EXERCISE AIM: Output each line of the material exactly as it stands.

----------------

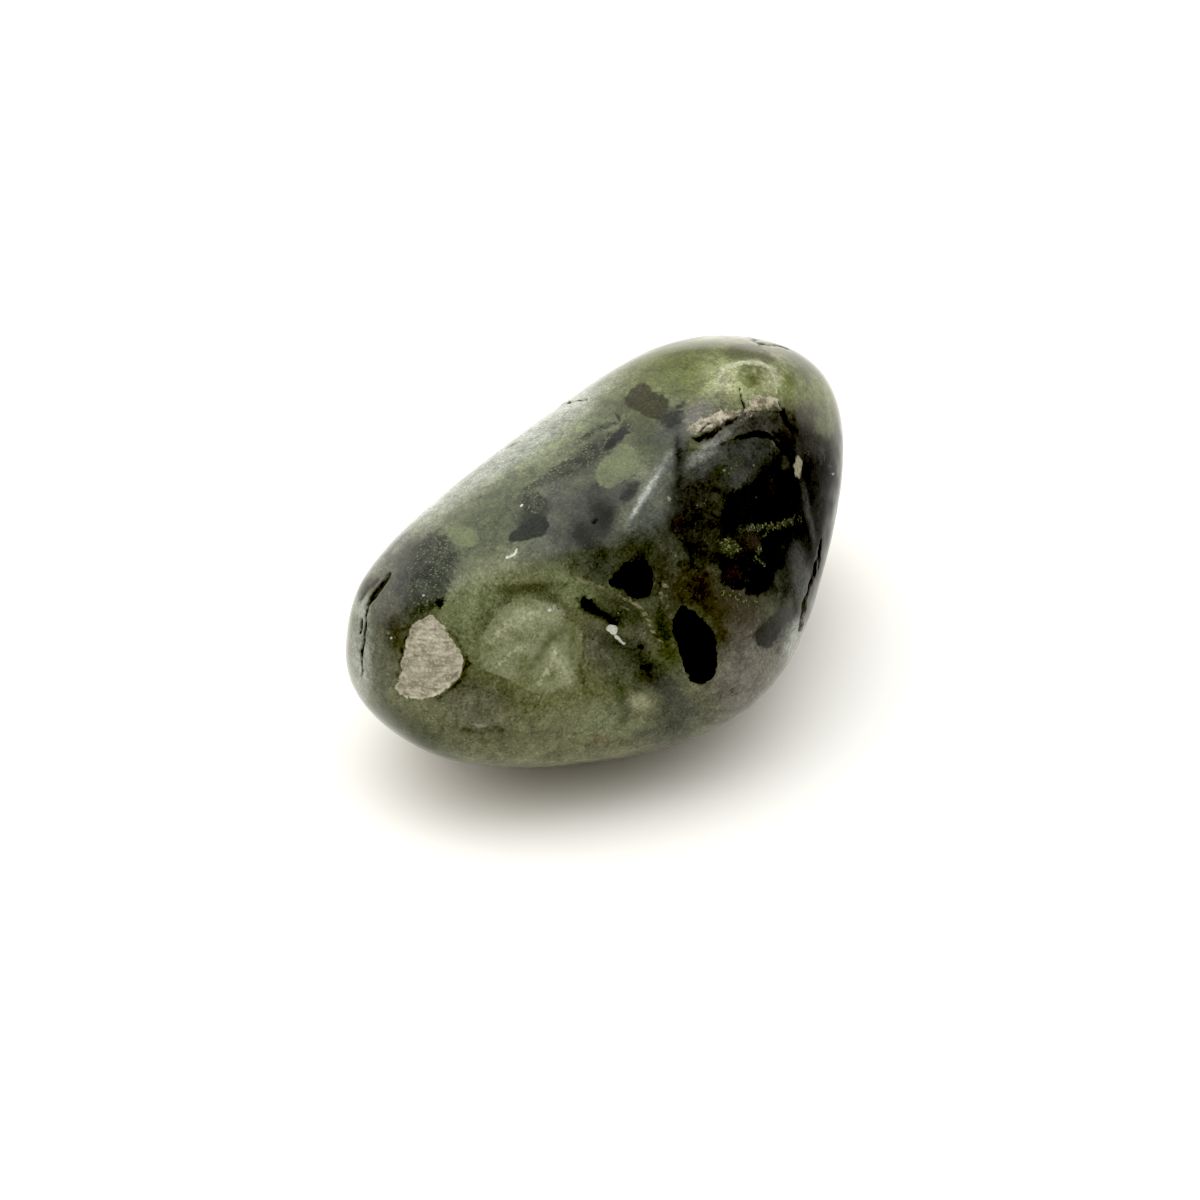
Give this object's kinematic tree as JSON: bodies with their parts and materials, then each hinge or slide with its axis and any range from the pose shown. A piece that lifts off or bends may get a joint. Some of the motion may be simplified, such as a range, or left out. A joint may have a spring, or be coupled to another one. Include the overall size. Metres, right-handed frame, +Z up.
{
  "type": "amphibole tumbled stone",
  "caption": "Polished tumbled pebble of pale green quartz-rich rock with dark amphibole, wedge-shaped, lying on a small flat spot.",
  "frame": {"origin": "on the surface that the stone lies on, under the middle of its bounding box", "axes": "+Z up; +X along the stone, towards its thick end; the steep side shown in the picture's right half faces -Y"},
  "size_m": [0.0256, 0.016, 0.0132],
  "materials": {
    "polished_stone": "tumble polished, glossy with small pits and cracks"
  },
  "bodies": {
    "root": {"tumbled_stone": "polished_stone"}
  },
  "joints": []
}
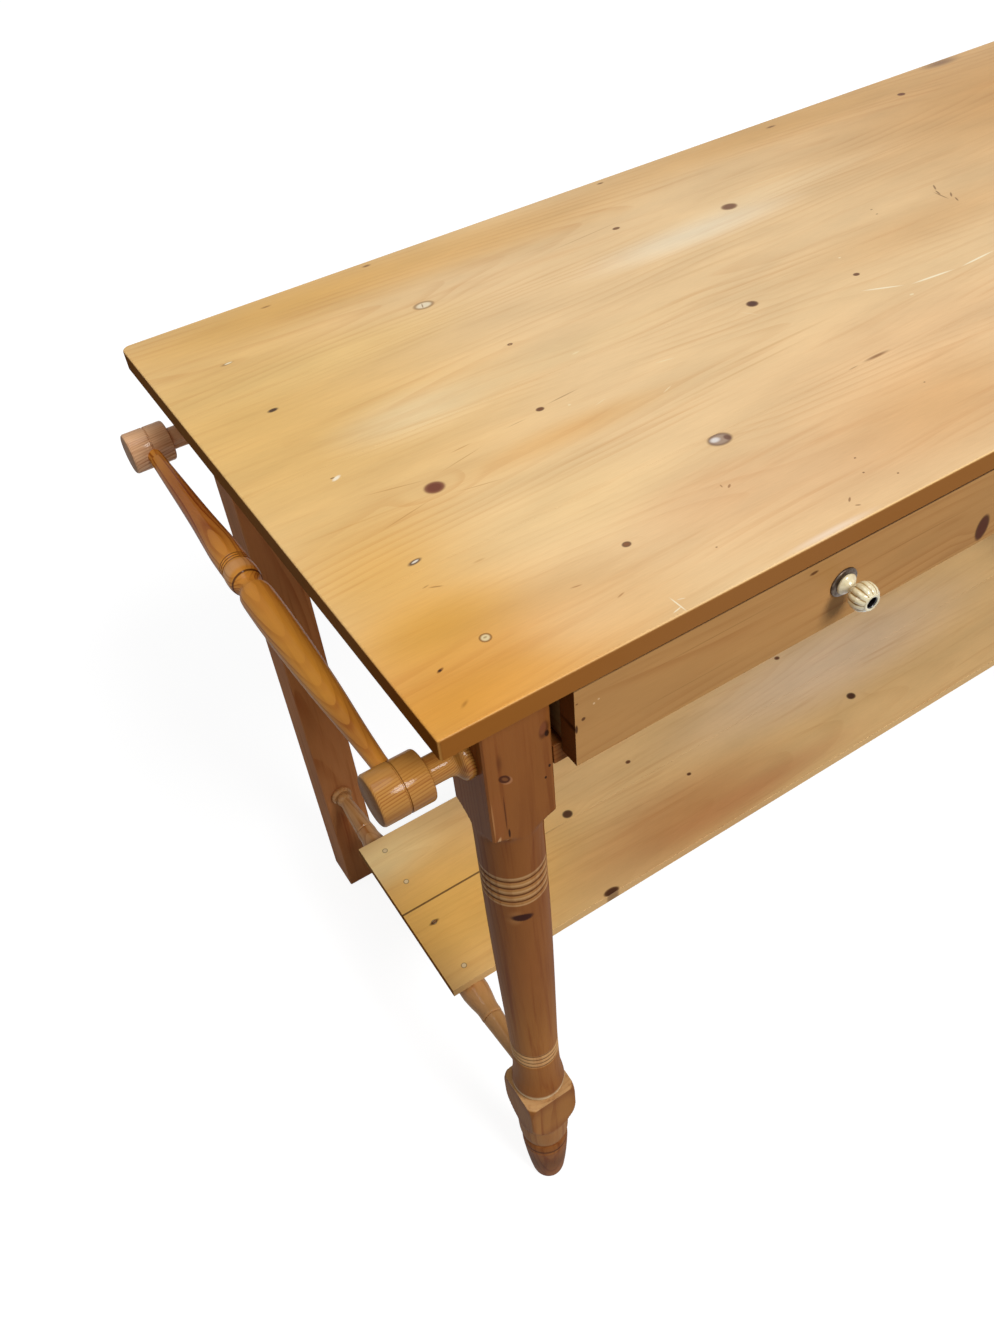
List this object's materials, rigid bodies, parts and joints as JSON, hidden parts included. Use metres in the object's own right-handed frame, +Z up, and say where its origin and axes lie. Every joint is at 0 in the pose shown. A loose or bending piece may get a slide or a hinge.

----------------

RESPONSE:
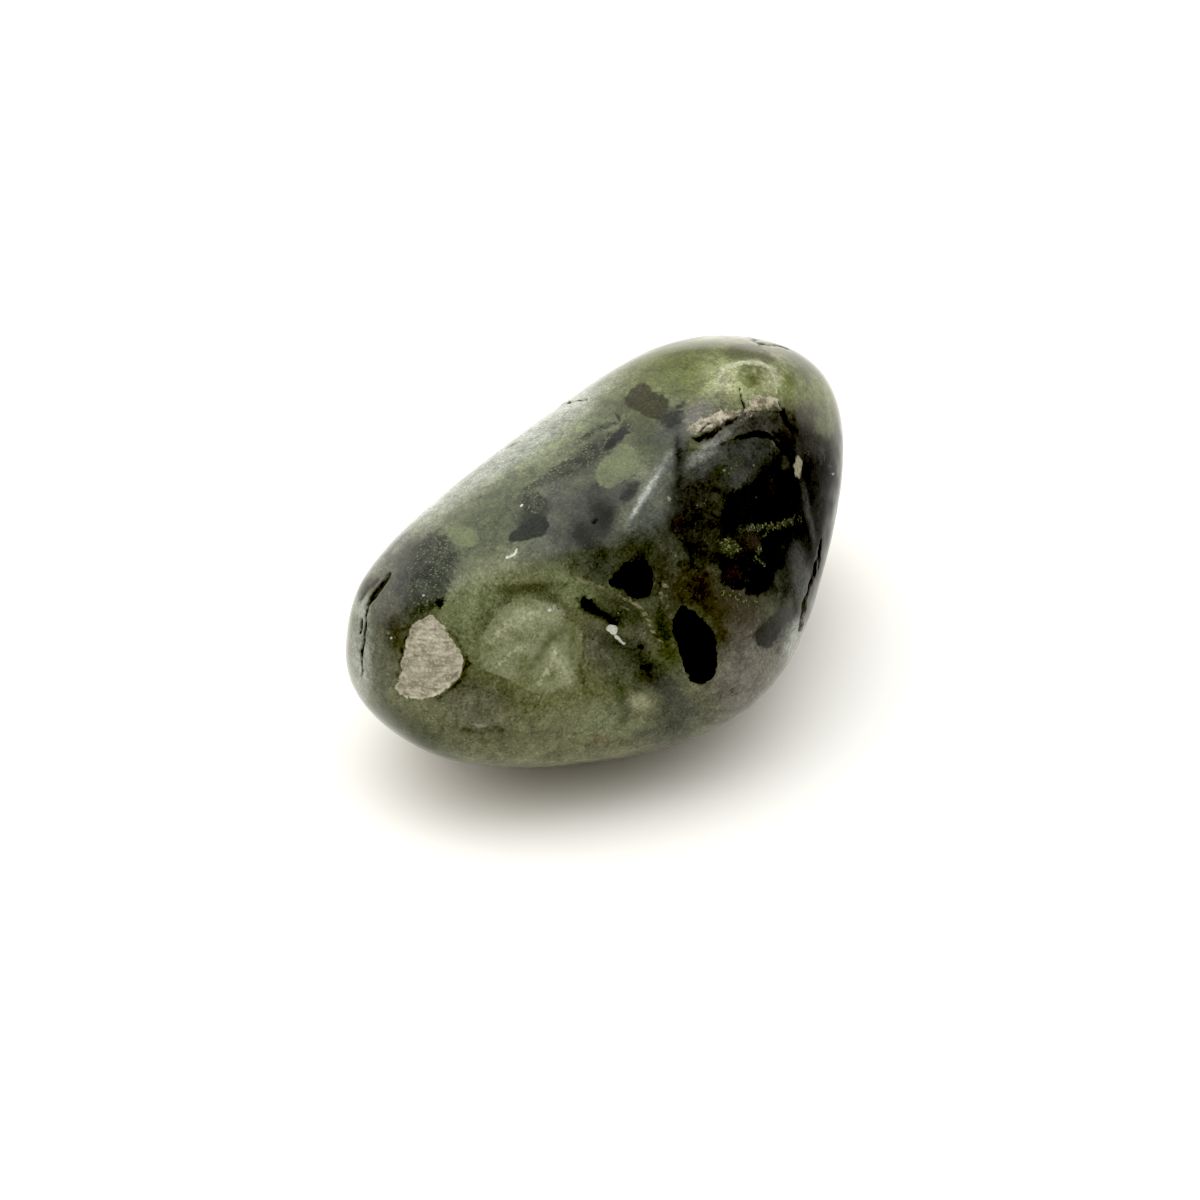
Give this object's kinematic tree as JSON: bodies with their parts and materials, then each hinge or slide with its axis and any range from the pose shown. A piece that lifts off or bends may get a joint. Some of the motion may be simplified, such as a range, or left out. A joint may have a spring, or be coupled to another one. Include the overall size. Metres, right-handed frame, +Z up.
{
  "type": "amphibole tumbled stone",
  "caption": "Polished tumbled pebble of pale green quartz-rich rock with dark amphibole, wedge-shaped, lying on a small flat spot.",
  "frame": {"origin": "on the surface that the stone lies on, under the middle of its bounding box", "axes": "+Z up; +X along the stone, towards its thick end; the steep side shown in the picture's right half faces -Y"},
  "size_m": [0.0256, 0.016, 0.0132],
  "materials": {
    "polished_stone": "tumble polished, glossy with small pits and cracks"
  },
  "bodies": {
    "root": {"tumbled_stone": "polished_stone"}
  },
  "joints": []
}
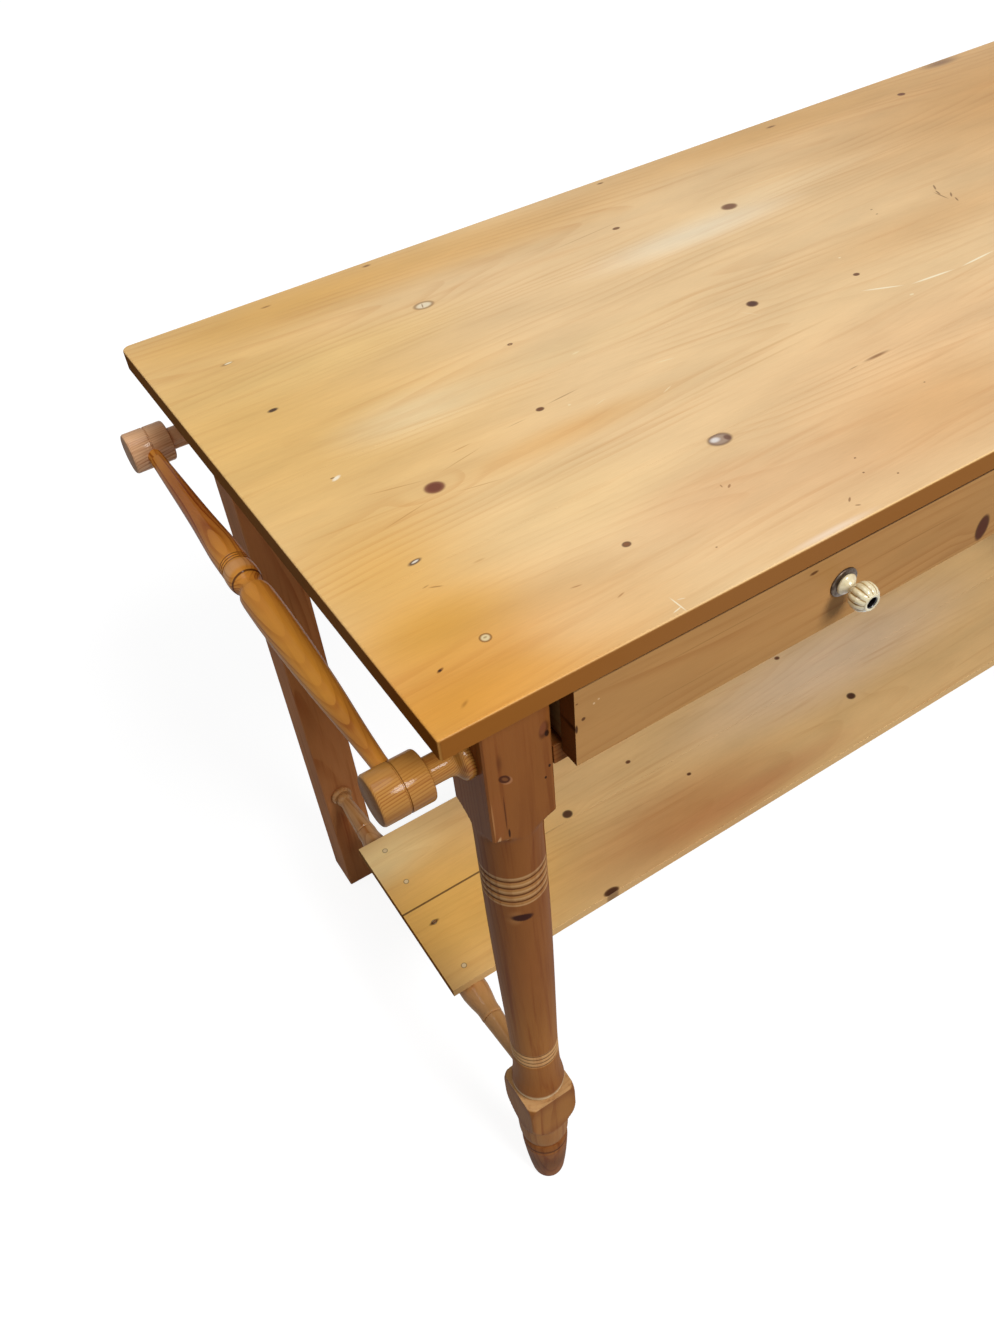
List this object's materials, rigid bodies, parts and joints as JSON, hidden parts included. Use metres in the object's own right-handed frame, +Z up, and say where its origin and axes lie. Every joint is at 0 in the pose shown. A loose or bending piece may get a slide or a hinge.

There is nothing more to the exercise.